On Tue, 23 Apr 1996, Thomas Wouters wrote:

> 	Unfortnately, in the current implementation, the NIS check is 
> done in a single builtin, so if the NIS server is a tad slow (or worse, 
> the server went down) the entire MOO hangs. So I want to use a 
> master/slave setup like the Name-lookup mechanism, both to keep the MOO 
> from lagging and to keep the MOO from crashing :-)
>
> 	Has anyone done anything like this ? Is this a stupid idea and 
> should I look into non-blocking I/O ? Or 'simply' fork a new process for 
> every NIS lookup, using SIGCLD/SIGCHLD to signal completion of lookup ? 
> Which would be /least/ likely to crash the whole MOO ?

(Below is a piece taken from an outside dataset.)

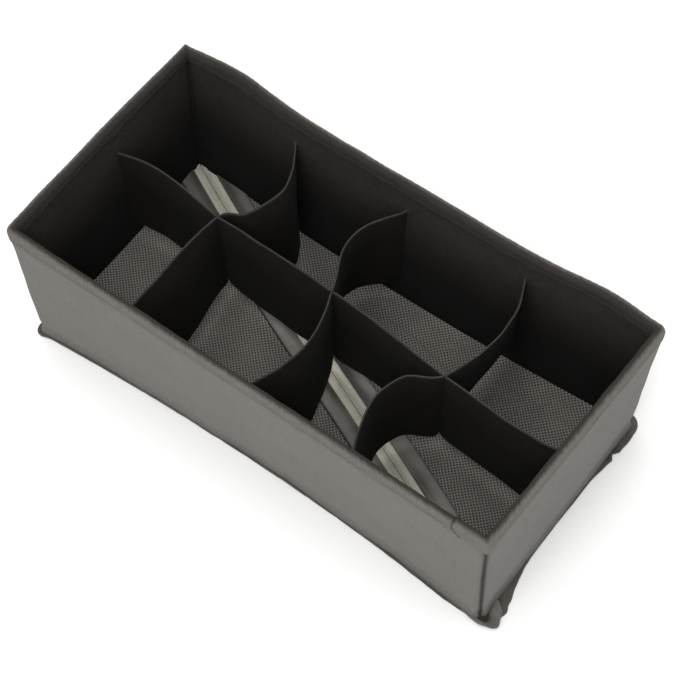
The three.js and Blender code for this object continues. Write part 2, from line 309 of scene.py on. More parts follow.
# ---- materials
class Shader:
    """A small helper that adds and links the nodes of one material."""

    def __init__(self, name, roughness, **sockets):
        self.material = bpy.data.materials.new(name)
        self.material.use_nodes = True
        self.nodes = self.material.node_tree.nodes
        self.links = self.material.node_tree.links
        self.bsdf = self.nodes["Principled BSDF"]
        self.bsdf.inputs["Roughness"].default_value = roughness
        for socket, value in sockets.items():
            self.bsdf.inputs[socket.replace("_", " ")].default_value = value
        self.place = self.add("ShaderNodeTexCoord").outputs["Object"]

    def add(self, kind, inputs=(), **settings):
        node = self.nodes.new(kind)
        for key, value in settings.items():
            setattr(node, key, value)
        for socket, value in dict(inputs).items():
            self.put(node.inputs[socket], value)
        return node

    def put(self, socket, value):
        if isinstance(value, bpy.types.NodeSocket):
            self.links.new(value, socket)
        else:
            socket.default_value = value

    def math(self, operation, a, b=0.0, clamp=False):
        node = self.add("ShaderNodeMath", {0: a, 1: b}, operation=operation, use_clamp=clamp)
        return node.outputs[0]

    def plus(self, a, b, times=1.0, clamp=False):
        """a + b * times."""
        return self.math("ADD", a, self.math("MULTIPLY", b, times), clamp)

    def centred(self, value, times):
        """A value from 0 to 1 moved to lie about zero, times a number."""
        return self.math("MULTIPLY", self.math("SUBTRACT", value, 0.5), times)

    def vary(self, light, value, times):
        """Light made uneven by a value from 0 to 1."""
        return self.math("ADD", light, self.centred(value, times))

    def tone(self):
        """The mesh's tone attribute, from 0 to 1, which mixes in a second colour; in most pieces that is
        painted shade or painted highlight.
        """
        return self.add("ShaderNodeAttribute", attribute_name="tone").outputs["Fac"]

    def xyz(self, vector):
        return self.add("ShaderNodeSeparateXYZ", {0: vector}).outputs

    def turned(self, angle, scale=(1, 1, 1)):
        inputs = {"Vector": self.place, "Rotation": (0, 0, angle), "Scale": scale}
        return self.add("ShaderNodeMapping", inputs).outputs[0]

    def cloud(self, size_mm, detail=3, vector=None):
        """Noise from 0 to 1 with features about size_mm across."""
        inputs = {"Vector": vector or self.place, "Scale": 1 / (size_mm * MM), "Detail": detail}
        return self.add("ShaderNodeTexNoise", inputs).outputs["Fac"]

    def wave(self, value, pitch_mm):
        """Sine of a coordinate, from -1 to 1, that repeats each pitch."""
        return self.math("SINE", self.math("MULTIPLY", value, 2 * math.pi / (pitch_mm * MM)))

    def mix(self, factor, a, b):
        node = self.add("ShaderNodeMix", data_type="RGBA")
        self.put(node.inputs["Factor"], factor)
        self.put(node.inputs["A"], a)
        self.put(node.inputs["B"], b)
        return node.outputs["Result"]

    def scaled(self, colour, amount):
        """Colour times a number that varies over the surface."""
        colour = colour if isinstance(colour, bpy.types.NodeSocket) else colour[:3]
        node = self.add("ShaderNodeVectorMath", {0: colour, "Scale": amount}, operation="SCALE")
        return node.outputs[0]

    def finish(self, colour, height, distance_mm, roughness=None):
        self.put(self.bsdf.inputs["Base Color"], colour)
        inputs = {"Height": height, "Distance": distance_mm * MM, "Strength": 1.0}
        relief = self.add("ShaderNodeBump", inputs)
        self.put(self.bsdf.inputs["Normal"], relief.outputs[0])
        if roughness is not None:
            self.put(self.bsdf.inputs["Roughness"], roughness)
        return self.material


def rgb(r, g, b):
    return (r, g, b, 1.0)


def nonwoven(name, colour, second, upright=True, dots=0.10, blotch=0.16, relief=0.10, sheen=0.08,
             gloss=0.2, grain=0.45, frayed=0.0):
    """Spun-bonded cloth: an embossed grid of small dots, tangled fibres and cloudy density. frayed
    draws short streaks over an edge between the two colours."""
    pitch, roughness, mottle = 1.1, 0.93, 0.3
    s = Shader(name, roughness, Sheen_Weight=sheen, Sheen_Roughness=0.45, Specular_IOR_Level=gloss)
    x, y, z = s.xyz(s.place)
    if upright:  # one running length round the upright walls, and the height
        u, v = s.math("ADD", x, y), z
    else:
        u, v = x, y
    wobble = s.centred(s.cloud(14), 0.0012)
    a, b = s.math("ADD", u, wobble), s.math("SUBTRACT", v, wobble)
    if upright:
        a, b = s.math("ADD", a, b), s.math("SUBTRACT", a, b)
    pits = s.math("ABSOLUTE", s.math("MULTIPLY", s.wave(a, 2 * pitch), s.wave(b, 2 * pitch)))
    squeezed = s.add("ShaderNodeMapping", {"Vector": s.place, "Scale": (1, 1, 0.6)}).outputs[0]
    fibres, clouds, patches = s.cloud(0.7, 4, squeezed), s.cloud(34, 4), s.cloud(5, 3)
    light = s.vary(1.0, clouds, 2 * blotch)
    light = s.vary(light, patches, 1.1 * blotch)
    light = s.vary(light, fibres, 2 * grain)
    light = s.vary(light, s.cloud(1.7, 2), mottle)
    light = s.plus(light, s.math("SUBTRACT", 0.45, pits), 2 * dots)
    tone = s.tone()
    ragged = s.centred(s.cloud(1.6, 3), 0.3)
    if frayed:
        lean = s.plus(s.math("ADD", x, y), z, 0.3)
        streak = s.add("ShaderNodeCombineXYZ", {0: lean, 1: s.math("MULTIPLY", z, 0.2)}).outputs[0]
        ragged = s.vary(ragged, s.cloud(1.1, 2, streak), frayed)
    edge = s.math("MULTIPLY", ragged, s.math("MULTIPLY", tone, s.math("SUBTRACT", 1.0, tone)))
    base = s.mix(s.plus(tone, edge, 4.0, clamp=True), colour, second)
    height = s.plus(s.math("MULTIPLY", fibres, 0.7), pits, -0.6)
    dull = s.plus(roughness - 0.06, patches, 0.12, clamp=True)
    return s.finish(s.scaled(base, light), height, relief, dull)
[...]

I'm not too familiar with NIS, so it's possible what I'm about to suggest 
is entirely unworkable.

You could set up a (TCP) daemon to act as an intermediary for requests. 
Keep a connection open to it, and communicate with normal connection I/O. 
(A timeout can be in-DB -- just fork a task off to handle the read(), then
suspend(timeout). When the read in the forked function returns, it checks
if the suspend()ed task is still running, and if it is, resume()s it,
passing back the relevant value.)

This probably has security issues associated with it, and I don't know
what you'd do if the daemon intermediary went down--but it won't crash
your MOO because you wouldn't need any server mods, and it won't hang your
MOO either except possibly when opening the connection (which is to the
local machine and presumably won't take a long time) because read()
suspends.

This scheme could also be modified relatively easily to permit multiple 
simultaneous lookups.

Hope this helps.

  --Chris                           cunkel@engin.umich.edu
    ResComp Network Support Technician, Bursley Hall
    "Invisibility is in the eye of the beholder."